> [INSTRUCTIONS TO FOLLOW]: Copy exactly the lines from the one containing "build_seat()" through the one containing "RANDOM = np.random.default_rng(7)", both included, and nothing else.

## begin STORED RECORDS

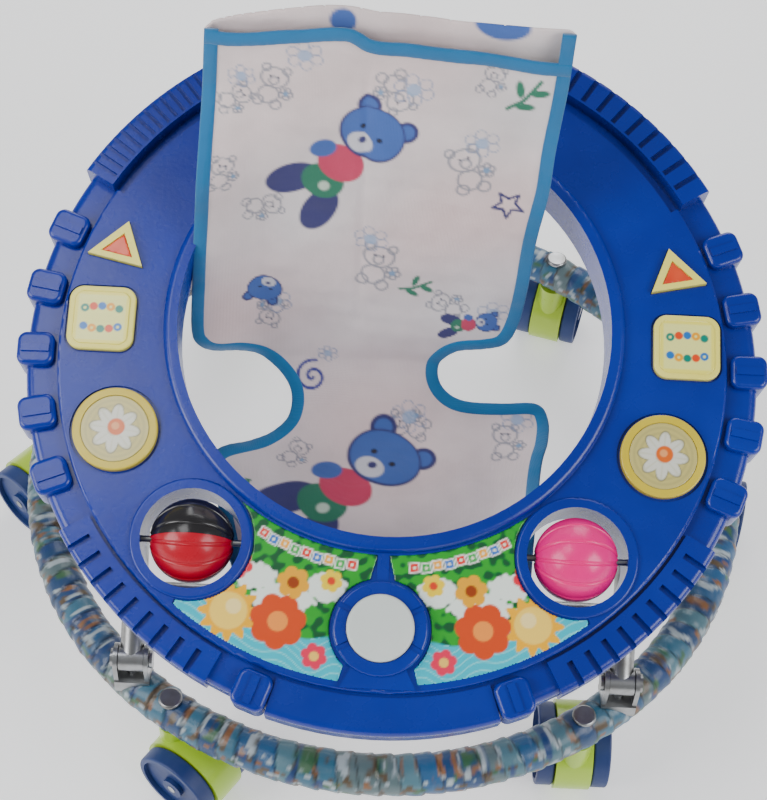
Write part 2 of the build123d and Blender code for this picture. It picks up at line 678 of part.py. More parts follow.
os.makedirs("parts", exist_ok=True)
build_base()
build_legs()
build_tray()
build_seat()
build_casters()
print("front leg angle", degrees(atan2(FRONT_TOP[1] - FRONT_FOOT[1], FRONT_TOP[0] - FRONT_FOOT[0])))
print("rear leg angle", degrees(atan2(REAR_TOP[1] - REAR_FOOT[1], REAR_FOOT[0] - REAR_TOP[0])))
low = [min(getattr(box.min, axis) for box in BOXES) for axis in "XYZ"]
high = [max(getattr(box.max, axis) for box in BOXES) for axis in "XYZ"]
print("outer box", [round(v, 2) for v in low], [round(v, 2) for v in high])
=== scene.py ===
"""Looks of a round baby walker: blue toy tray, printed cloth seat, tape-wound base ring on casters."""

import json
import math

import bpy
import numpy as np
from mathutils import Matrix, Vector


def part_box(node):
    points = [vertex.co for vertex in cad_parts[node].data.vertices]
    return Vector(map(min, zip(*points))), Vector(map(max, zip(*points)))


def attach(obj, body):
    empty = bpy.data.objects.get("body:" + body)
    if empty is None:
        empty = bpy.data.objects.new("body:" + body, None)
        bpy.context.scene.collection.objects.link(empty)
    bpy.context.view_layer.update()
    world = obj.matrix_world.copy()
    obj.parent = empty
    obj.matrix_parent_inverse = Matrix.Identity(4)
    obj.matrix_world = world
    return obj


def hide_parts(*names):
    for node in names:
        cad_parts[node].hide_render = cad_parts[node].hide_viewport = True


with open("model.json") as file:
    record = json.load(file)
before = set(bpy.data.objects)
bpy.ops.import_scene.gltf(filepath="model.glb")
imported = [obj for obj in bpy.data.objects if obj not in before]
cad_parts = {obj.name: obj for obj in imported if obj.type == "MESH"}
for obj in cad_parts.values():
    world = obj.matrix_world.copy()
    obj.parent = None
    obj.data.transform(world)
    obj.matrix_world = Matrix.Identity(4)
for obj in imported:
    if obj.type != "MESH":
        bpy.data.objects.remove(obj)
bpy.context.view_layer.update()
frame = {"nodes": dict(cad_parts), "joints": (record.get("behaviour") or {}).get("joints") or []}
MM = 0.001
RANDOM = np.random.default_rng(7)

# ---------------------------------------------------------------- places taken from the frame


def corners(node):
    """A node's low and high corner as arrays."""
    low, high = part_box(node)
    return np.array(low), np.array(high)


def joint(name):
    """The record's joint of this name."""
    return next(j for j in frame["joints"] if j["name"] == name)


RING_LOW, RING_HIGH = corners("base_ring_wrap")
RING_MID = (RING_LOW + RING_HIGH) / 2
WRAP_R = (RING_HIGH[2] - RING_LOW[2]) / 2
RING_R = (RING_HIGH[0] - RING_LOW[0]) / 2 - WRAP_R

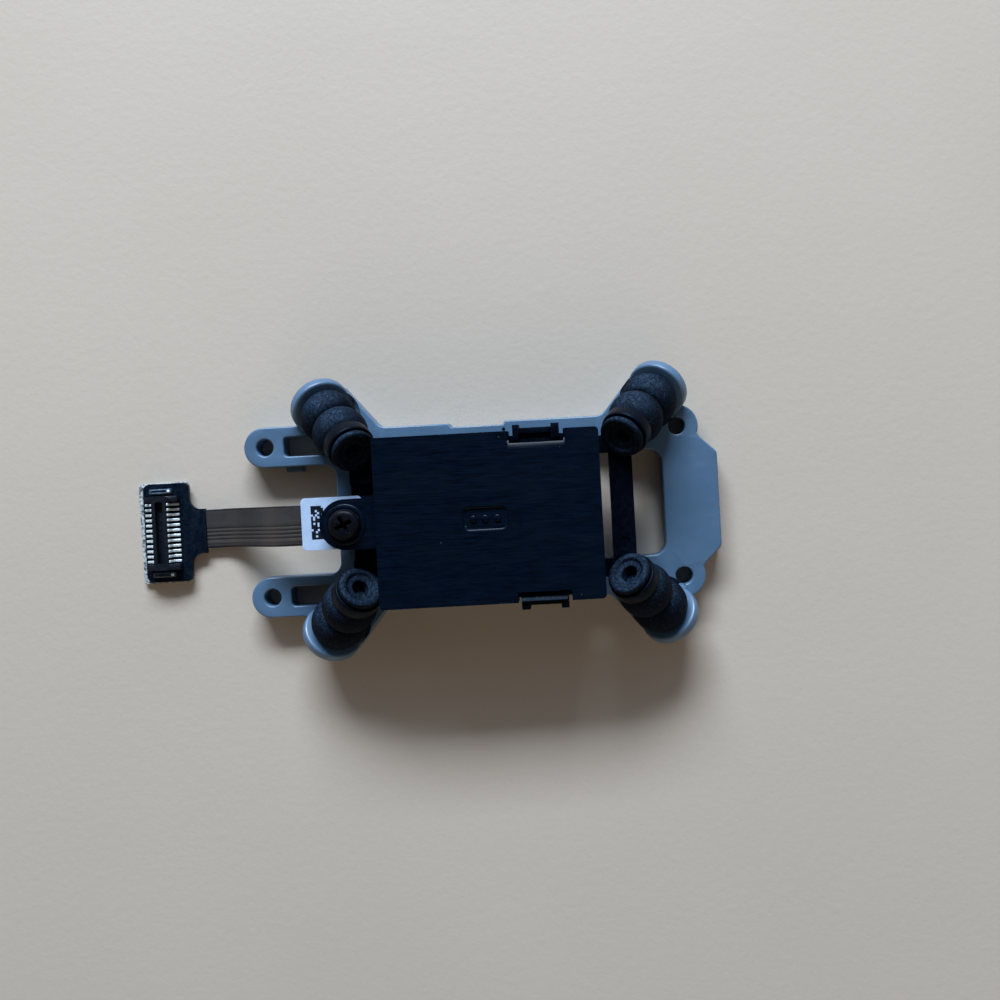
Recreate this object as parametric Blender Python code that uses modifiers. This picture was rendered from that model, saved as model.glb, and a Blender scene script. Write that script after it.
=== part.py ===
"""Vibration-isolated inertial sensor module with a flexible board tail.

A flat grey isolation frame carries four inclined rubber bellows.  The bellows
hold a black snap-fit case in which a small rigid-flex board lies.  The board's
flexible ribbon leaves the case on the -X side and ends in a 24-contact
board-to-board connector.

Lengths are written in millimetres and turned into metres on the way in.
Design axes: +X (right) towards the end plate, +Y towards the back edge, +Z up.
The design origin is the centre of the four bellows at the frame's underside.
"""

import math

import bmesh
import bpy
from mathutils import Matrix, Vector

MM = 0.001

# ---------------------------------------------------------------- shared dimensions
SHIFT_X = 5.30            # puts the centre of the bounding box on the origin

# bellows seats: one lug at each corner of the frame
LUG_X, LUG_Y, LUG_Z = 12.90, 8.65, 2.05   # centre of each seat
LUG_HALF = 0.40                           # half thickness of the seat plate
TILT = math.radians(46.4)                 # bellows axis from vertical
AZIMUTH = math.radians(49.1)              # bellows axis, plan angle from X
CORNERS = {                               # side along X, side along Y
    "left_back": (-1, 1),
    "left_front": (-1, -1),
    "right_back": (1, 1),
    "right_front": (1, -1),
}

# case: tray and cover
CASE_Y = -0.38            # the case sits slightly towards the front edge
COVER_X_MIN, COVER_X_MAX = -8.25, 8.00
TAB_X, TAB_Y = -10.55, -0.30              # centre of the cover's screw tab

# main board and the tongue that reaches out under the screw tab
BOARD_BASE, BOARD_TOP = 4.60, 5.20
TONGUE_X, TONGUE_Y = -14.10, -0.20        # end and centre line of the tongue

# connector board
CONN_Y = -0.38
CONN_BOARD_BASE, CONN_BOARD_TOP = 0.36, 0.76
NECK_X = -22.60           # end of the neck that meets the ribbon

# connector housing
HOUSING_X = -25.87
HOUSING_BASE, HOUSING_TOP = 0.79, 1.66

TURN_STEPS = 24           # steps round every turned part


# ---------------------------------------------------------------- scene
def make_collection(name):
    found = bpy.data.collections.get(name)
    if found is None:
        found = bpy.data.collections.new(name)
    if name not in bpy.context.scene.collection.children:
        bpy.context.scene.collection.children.link(found)
    return found


for old in list(bpy.data.objects):
    bpy.data.objects.remove(old, do_unlink=True)

PARTS = make_collection("isolated_sensor_module")
CUTTERS = make_collection("cutters")

root = bpy.data.objects.new("module_origin", None)
root.location = (SHIFT_X * MM, 0.0, 0.0)
PARTS.objects.link(root)


def material(name, color, roughness, metallic=0.0):
    finish = bpy.data.materials.new(name)
    finish.use_nodes = True
    shader = finish.node_tree.nodes.get("Principled BSDF")
    shader.inputs["Base Color"].default_value = (*color, 1.0)
    shader.inputs["Roughness"].default_value = roughness
    shader.inputs["Metallic"].default_value = metallic
    finish.diffuse_color = (*color, 1.0)
    return finish


# ---------------------------------------------------------------- outlines
def arc(center_x, center_y, radius, start, end, steps):
    """Points on a circle from angle start to end, in degrees."""
    points = []
    for i in range(steps + 1):
        angle = math.radians(start + (end - start) * i / steps)
        points.append((center_x + radius * math.cos(angle), center_y + radius * math.sin(angle)))
    return points


def circle(center_x, center_y, radius, segments):
    return arc(center_x, center_y, radius, 0, 360.0 * (segments - 1) / segments, segments - 1)


def rounded_rect(x_min, x_max, y_min, y_max, radius, steps):
    left, right = x_min + radius, x_max - radius
    front, back = y_min + radius, y_max - radius
    return (arc(right, back, radius, 0, 90, steps) + arc(left, back, radius, 90, 180, steps)
            + arc(left, front, radius, 180, 270, steps)
            + arc(right, front, radius, 270, 360, steps))


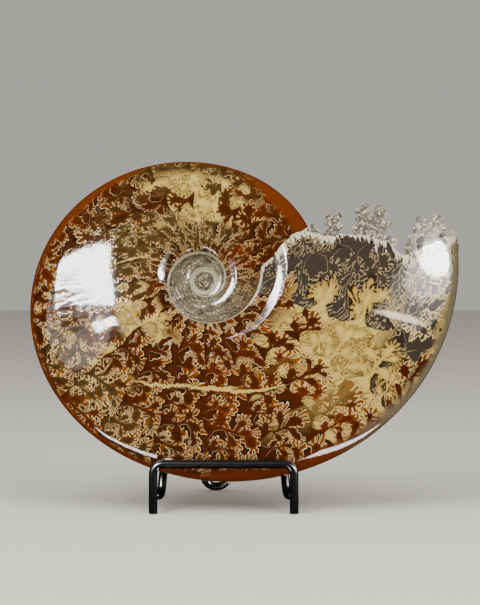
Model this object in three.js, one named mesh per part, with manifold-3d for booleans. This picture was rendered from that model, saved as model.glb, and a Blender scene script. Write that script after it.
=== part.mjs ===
// A polished cleoniceras ammonite that stands in a black wire stand.
// Millimetres, +Z up, +Y away from the viewer, origin on the floor under the middle of the whole part.
import * as THREE from "three";
import { mergeVertices } from "three/addons/utils/BufferGeometryUtils.js";
import Module from "manifold-3d";

const wasm = await Module();
wasm.setup();

const deg = Math.PI / 180;
const turn = 2 * Math.PI;

// The coil: a logarithmic spiral, a little wider than it is tall and lower than its own centre.
// Angles grow counterclockwise, seen from the front, towards the opening.
const coil = {
  radius: 113, // outer edge at angle 0
  growthPerTurn: 2.203,
  oval: 0.0479,
  ovalAngle: 3.5 * deg,
  sag: 0.0447,
  sagAngle: -96 * deg,
};
// The umbilicus, the funnel in the middle whose edge is the seam between two whorls.
const umbilicus = {
  radius: 26.1, // seam at angle 0
  growthPerTurn: 2.8,
  nucleusRadius: 5.6,
  nucleusHalfThickness: 3,
};
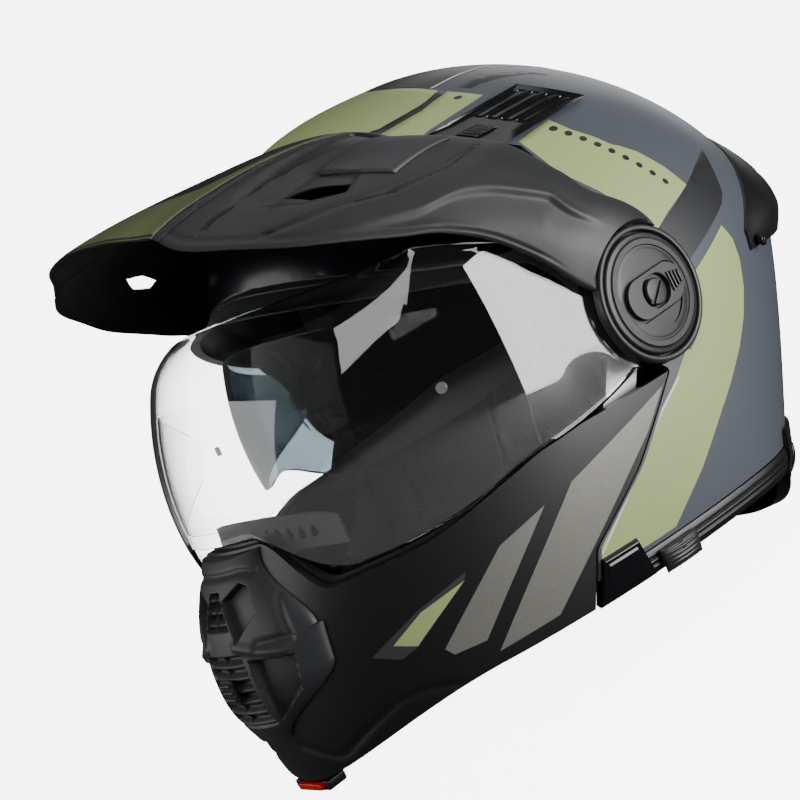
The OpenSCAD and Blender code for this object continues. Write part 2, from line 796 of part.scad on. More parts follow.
outer_shell();
shock_liner();
crown_pad();
cheek_pad_left();
cheek_pad_right();
neck_roll();
brow_seal();
side_rail_left();
side_rail_right();
nape_trim();
rear_spoiler();
spoiler_screws();
crown_vent_left();
crown_vent_right();
crown_slider_left();
crown_slider_right();
pivot_hub_left();
pivot_hub_right();
pivot_cap_left();
pivot_cap_right();
cap_tab_left();
cap_tab_right();
cap_screws();
sun_visor();
visor_arm_left();
visor_arm_right();
visor_lever();
chin_strap_left();
chin_strap_right();
buckle_frame();
buckle_lever();
chin_bar();
chin_liner();
chin_arm_left();
chin_arm_right();
chin_seal();
chin_vent();
chin_grille();
vent_shutter();
breath_deflector();
release_button();
release_housing();
face_shield();
shield_plate_left();
shield_plate_right();
fog_insert();
fog_pins();
peak();
peak_cover_left();
peak_cover_right();
peak_ring_left();
peak_ring_right();
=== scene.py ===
"""Looks of a flip-up touring helmet with a sun peak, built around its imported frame."""
import logging
import math
from dataclasses import dataclass, field
from enum import Enum
from typing import Callable, Sequence

import bmesh
import bpy
import numpy as np
from mathutils import Matrix, Vector
from mathutils.geometry import delaunay_2d_cdt


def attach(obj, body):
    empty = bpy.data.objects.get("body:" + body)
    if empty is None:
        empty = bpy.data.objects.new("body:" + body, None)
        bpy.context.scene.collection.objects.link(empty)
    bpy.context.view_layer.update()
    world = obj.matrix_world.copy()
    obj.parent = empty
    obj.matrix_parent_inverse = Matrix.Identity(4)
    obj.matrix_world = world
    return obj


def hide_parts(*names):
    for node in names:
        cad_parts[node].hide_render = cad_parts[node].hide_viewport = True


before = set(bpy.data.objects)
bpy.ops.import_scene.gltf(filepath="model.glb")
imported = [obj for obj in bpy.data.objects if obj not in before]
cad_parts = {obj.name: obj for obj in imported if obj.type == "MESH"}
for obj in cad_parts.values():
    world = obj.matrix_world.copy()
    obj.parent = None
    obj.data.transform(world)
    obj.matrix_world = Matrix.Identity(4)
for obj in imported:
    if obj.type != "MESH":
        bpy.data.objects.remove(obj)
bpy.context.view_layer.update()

LOG = logging.getLogger("helmet")
Grid = np.ndarray
Points = Sequence[Sequence[float]]
Faces = Sequence[Sequence[int]]
Object = bpy.types.Object
Node = bpy.types.Node
Tree = bpy.types.NodeTree
Socket = bpy.types.NodeSocket

MM = 0.001
# Middle of the face pivot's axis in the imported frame, in millimetres.
SEAT = np.array([0.0, 17.2, 134.9])
# Millimetres of skin that one degree of slant spans, roughly.
MM_PER_DEGREE = 2.3
# Millimetres to one degree of plan angle on the chin vent and on the chin bar's swage.
VENT_SPREAD, SWAGE_SPREAD = 3.2, 3.0


class Side(Enum):
    """Side of the wearer, as the sign of X."""

    LEFT = 1
    RIGHT = -1

    @property
    def tag(self) -> str:
        """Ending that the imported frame's names carry for this side."""
        return self.name.lower()


def smooth(v: Grid | float) -> Grid | float:
    """Return the smooth step of v between 0 and 1."""
    k = np.clip(v, 0.0, 1.0)
    return k * k * (3 - 2 * k)


def mix(a: Grid | float, b: Grid | float, k: Grid | float) -> Grid | float:
    """Return the value k of the way from a to b."""
    return a + (b - a) * k


def arch(k: Grid, power: float) -> Grid:
    """Return an arch over k that is 0 at 0 and 1, and 1 in the middle."""
    return np.power(np.sin(np.pi * k), power)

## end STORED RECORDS

> [WRITTEN ANSWER]:
build_seat()
build_casters()
print("front leg angle", degrees(atan2(FRONT_TOP[1] - FRONT_FOOT[1], FRONT_TOP[0] - FRONT_FOOT[0])))
print("rear leg angle", degrees(atan2(REAR_TOP[1] - REAR_FOOT[1], REAR_FOOT[0] - REAR_TOP[0])))
low = [min(getattr(box.min, axis) for box in BOXES) for axis in "XYZ"]
high = [max(getattr(box.max, axis) for box in BOXES) for axis in "XYZ"]
print("outer box", [round(v, 2) for v in low], [round(v, 2) for v in high])
=== scene.py ===
"""Looks of a round baby walker: blue toy tray, printed cloth seat, tape-wound base ring on casters."""

import json
import math

import bpy
import numpy as np
from mathutils import Matrix, Vector


def part_box(node):
    points = [vertex.co for vertex in cad_parts[node].data.vertices]
    return Vector(map(min, zip(*points))), Vector(map(max, zip(*points)))


def attach(obj, body):
    empty = bpy.data.objects.get("body:" + body)
    if empty is None:
        empty = bpy.data.objects.new("body:" + body, None)
        bpy.context.scene.collection.objects.link(empty)
    bpy.context.view_layer.update()
    world = obj.matrix_world.copy()
    obj.parent = empty
    obj.matrix_parent_inverse = Matrix.Identity(4)
    obj.matrix_world = world
    return obj


def hide_parts(*names):
    for node in names:
        cad_parts[node].hide_render = cad_parts[node].hide_viewport = True


with open("model.json") as file:
    record = json.load(file)
before = set(bpy.data.objects)
bpy.ops.import_scene.gltf(filepath="model.glb")
imported = [obj for obj in bpy.data.objects if obj not in before]
cad_parts = {obj.name: obj for obj in imported if obj.type == "MESH"}
for obj in cad_parts.values():
    world = obj.matrix_world.copy()
    obj.parent = None
    obj.data.transform(world)
    obj.matrix_world = Matrix.Identity(4)
for obj in imported:
    if obj.type != "MESH":
        bpy.data.objects.remove(obj)
bpy.context.view_layer.update()
frame = {"nodes": dict(cad_parts), "joints": (record.get("behaviour") or {}).get("joints") or []}
MM = 0.001
RANDOM = np.random.default_rng(7)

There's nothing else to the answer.